WHAT TO PRODUCE >> Lift every line from the entries that includes the word "caption".
━━ THE INPUT ━━
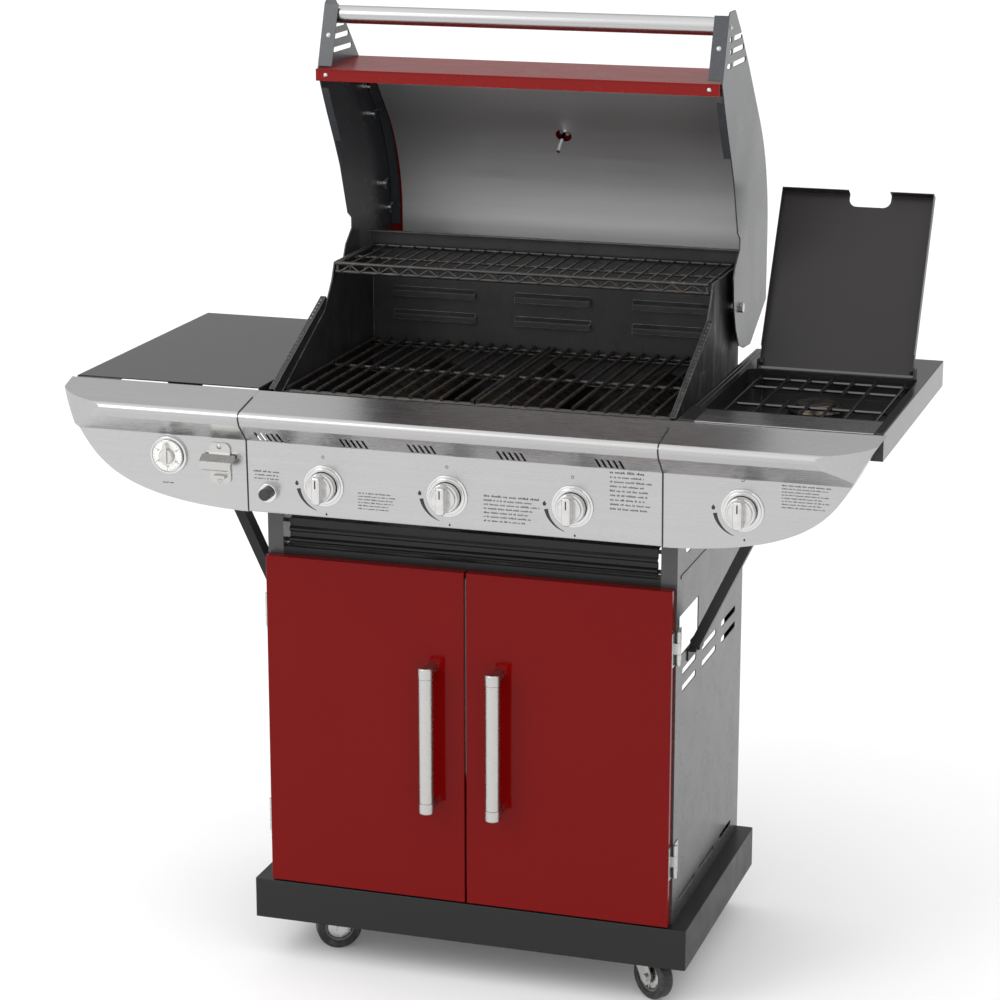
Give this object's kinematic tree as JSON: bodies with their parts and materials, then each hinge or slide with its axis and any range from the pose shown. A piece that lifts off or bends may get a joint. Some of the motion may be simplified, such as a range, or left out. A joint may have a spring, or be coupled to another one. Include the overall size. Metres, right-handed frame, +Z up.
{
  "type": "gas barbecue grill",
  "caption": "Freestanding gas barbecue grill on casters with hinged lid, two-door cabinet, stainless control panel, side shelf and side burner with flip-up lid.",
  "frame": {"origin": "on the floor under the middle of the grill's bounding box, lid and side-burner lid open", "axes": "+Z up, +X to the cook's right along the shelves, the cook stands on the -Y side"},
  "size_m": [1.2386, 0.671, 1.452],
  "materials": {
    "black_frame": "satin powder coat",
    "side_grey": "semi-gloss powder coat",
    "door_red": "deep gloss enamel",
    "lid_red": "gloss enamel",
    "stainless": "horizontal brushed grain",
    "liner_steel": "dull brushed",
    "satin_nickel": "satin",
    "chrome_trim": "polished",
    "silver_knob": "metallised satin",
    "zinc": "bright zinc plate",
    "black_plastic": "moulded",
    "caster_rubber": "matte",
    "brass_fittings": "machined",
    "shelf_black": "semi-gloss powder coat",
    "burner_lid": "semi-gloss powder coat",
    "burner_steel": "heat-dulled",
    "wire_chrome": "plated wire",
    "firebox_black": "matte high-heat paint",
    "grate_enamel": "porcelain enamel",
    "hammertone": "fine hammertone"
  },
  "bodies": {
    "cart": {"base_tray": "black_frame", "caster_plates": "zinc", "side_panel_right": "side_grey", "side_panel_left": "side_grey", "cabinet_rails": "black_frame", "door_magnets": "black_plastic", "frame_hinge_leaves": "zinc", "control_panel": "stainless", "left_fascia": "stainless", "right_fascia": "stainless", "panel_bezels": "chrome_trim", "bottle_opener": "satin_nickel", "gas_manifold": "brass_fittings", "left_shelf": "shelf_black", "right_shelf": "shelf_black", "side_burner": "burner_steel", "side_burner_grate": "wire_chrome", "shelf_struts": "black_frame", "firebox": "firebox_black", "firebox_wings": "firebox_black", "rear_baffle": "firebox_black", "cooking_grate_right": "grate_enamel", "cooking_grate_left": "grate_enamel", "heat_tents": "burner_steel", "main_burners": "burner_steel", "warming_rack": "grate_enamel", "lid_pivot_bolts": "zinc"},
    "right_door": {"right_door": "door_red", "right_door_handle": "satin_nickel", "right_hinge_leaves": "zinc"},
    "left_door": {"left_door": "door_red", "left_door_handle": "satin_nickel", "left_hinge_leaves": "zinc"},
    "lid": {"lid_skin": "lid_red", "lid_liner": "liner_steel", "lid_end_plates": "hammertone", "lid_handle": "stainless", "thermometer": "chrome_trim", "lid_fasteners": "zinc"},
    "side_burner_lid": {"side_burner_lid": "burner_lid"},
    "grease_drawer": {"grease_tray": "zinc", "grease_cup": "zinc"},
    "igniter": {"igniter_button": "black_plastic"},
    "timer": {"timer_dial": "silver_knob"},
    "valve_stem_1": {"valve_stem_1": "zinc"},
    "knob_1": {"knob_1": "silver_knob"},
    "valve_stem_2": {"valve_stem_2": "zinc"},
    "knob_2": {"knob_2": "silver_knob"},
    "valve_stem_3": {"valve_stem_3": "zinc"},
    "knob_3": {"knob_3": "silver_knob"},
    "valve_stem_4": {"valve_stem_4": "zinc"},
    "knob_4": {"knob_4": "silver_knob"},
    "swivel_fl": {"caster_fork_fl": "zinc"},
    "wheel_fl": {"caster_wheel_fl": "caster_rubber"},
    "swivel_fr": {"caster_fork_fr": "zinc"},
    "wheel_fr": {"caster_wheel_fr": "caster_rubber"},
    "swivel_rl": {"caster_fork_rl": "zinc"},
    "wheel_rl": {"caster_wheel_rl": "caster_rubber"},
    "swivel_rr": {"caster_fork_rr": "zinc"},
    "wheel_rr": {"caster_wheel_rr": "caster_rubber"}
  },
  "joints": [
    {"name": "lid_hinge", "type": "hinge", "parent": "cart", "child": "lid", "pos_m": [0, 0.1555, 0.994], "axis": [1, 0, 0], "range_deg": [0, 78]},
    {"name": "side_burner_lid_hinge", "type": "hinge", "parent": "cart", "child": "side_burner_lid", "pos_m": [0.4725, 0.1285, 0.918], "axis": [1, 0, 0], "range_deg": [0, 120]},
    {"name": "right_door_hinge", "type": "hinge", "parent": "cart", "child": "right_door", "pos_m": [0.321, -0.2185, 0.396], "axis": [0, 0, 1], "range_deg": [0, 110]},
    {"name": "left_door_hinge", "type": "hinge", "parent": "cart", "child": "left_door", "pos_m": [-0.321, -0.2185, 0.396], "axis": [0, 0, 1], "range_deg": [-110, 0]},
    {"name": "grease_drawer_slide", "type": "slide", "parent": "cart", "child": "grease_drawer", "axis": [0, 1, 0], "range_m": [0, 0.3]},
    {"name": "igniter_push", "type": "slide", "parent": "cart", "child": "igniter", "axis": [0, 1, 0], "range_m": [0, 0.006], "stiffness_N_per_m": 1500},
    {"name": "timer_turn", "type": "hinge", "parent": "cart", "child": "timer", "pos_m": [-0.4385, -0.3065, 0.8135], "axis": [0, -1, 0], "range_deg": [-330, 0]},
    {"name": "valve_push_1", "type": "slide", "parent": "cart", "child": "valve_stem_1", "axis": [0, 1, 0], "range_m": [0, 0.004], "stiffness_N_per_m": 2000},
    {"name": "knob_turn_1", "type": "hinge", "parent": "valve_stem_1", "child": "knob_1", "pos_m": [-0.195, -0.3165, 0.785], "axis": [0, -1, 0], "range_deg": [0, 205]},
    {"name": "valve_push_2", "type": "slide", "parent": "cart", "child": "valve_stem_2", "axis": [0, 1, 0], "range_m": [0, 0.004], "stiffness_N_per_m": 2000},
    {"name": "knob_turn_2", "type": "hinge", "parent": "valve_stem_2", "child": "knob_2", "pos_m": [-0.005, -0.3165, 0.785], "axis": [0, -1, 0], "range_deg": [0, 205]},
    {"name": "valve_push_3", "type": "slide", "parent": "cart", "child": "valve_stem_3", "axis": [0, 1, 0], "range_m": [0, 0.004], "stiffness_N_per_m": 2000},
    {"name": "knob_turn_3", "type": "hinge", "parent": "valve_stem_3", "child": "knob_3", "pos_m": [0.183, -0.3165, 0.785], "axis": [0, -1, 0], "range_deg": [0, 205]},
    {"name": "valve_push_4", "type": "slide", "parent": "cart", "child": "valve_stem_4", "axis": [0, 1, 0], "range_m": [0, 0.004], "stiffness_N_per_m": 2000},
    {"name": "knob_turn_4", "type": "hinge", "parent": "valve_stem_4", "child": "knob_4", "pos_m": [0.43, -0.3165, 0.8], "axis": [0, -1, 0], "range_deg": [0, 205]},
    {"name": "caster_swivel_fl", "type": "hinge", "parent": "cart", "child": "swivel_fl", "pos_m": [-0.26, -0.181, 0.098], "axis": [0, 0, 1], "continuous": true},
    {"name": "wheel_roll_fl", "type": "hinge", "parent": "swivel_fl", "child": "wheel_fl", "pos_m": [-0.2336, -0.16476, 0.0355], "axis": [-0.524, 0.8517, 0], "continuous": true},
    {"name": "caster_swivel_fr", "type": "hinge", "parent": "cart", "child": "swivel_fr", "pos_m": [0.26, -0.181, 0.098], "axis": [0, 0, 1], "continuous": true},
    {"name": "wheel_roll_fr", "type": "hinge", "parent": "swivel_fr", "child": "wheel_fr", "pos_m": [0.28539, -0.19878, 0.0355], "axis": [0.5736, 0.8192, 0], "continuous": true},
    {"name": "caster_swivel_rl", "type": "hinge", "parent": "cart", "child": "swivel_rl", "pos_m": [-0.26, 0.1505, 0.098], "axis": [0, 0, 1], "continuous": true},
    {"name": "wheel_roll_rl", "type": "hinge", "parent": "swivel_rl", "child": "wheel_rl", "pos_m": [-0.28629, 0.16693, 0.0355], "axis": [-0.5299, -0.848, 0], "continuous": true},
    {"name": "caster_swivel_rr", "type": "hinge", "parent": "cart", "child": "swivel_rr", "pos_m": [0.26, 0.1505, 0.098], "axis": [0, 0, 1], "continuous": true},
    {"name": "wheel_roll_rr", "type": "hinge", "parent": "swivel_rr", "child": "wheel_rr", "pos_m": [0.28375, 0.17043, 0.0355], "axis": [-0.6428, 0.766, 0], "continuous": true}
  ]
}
━━━
━━ THE INPUT ━━
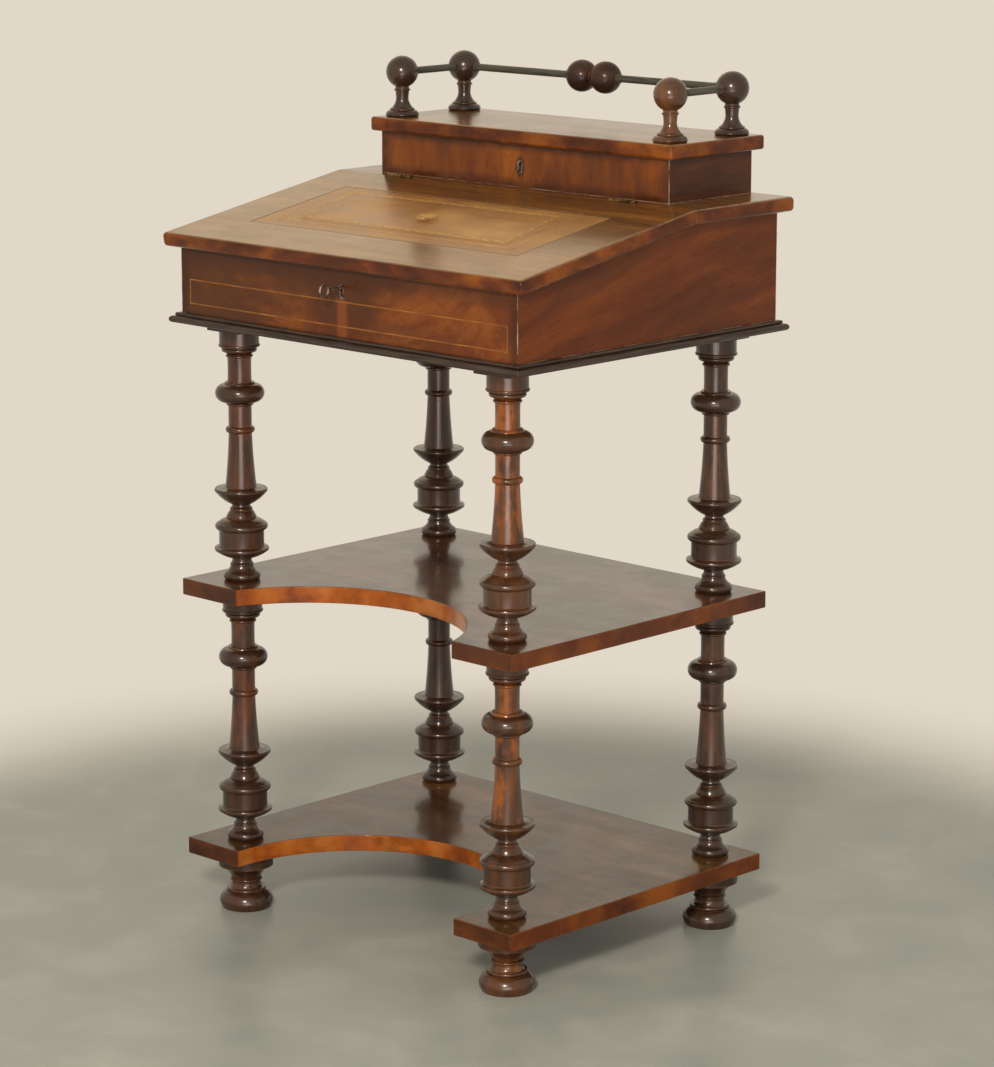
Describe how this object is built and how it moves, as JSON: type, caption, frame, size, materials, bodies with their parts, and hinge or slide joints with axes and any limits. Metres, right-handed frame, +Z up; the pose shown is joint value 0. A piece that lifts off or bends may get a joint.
━━━
RESPONSE FOR THIS EXERCISE >>
  "caption": "Freestanding gas barbecue grill on casters with hinged lid, two-door cabinet, stainless control panel, side shelf and side burner with flip-up lid.",
Describe how this object is built and how it moves, as JSON: type, caption, frame, size, materials, bodies with their parts, and hinge or slide joints with axes and any limits. Metres, right-handed frame, +Z up; the pose shown is joint value 0. A piece that lifts off or bends may get a joint.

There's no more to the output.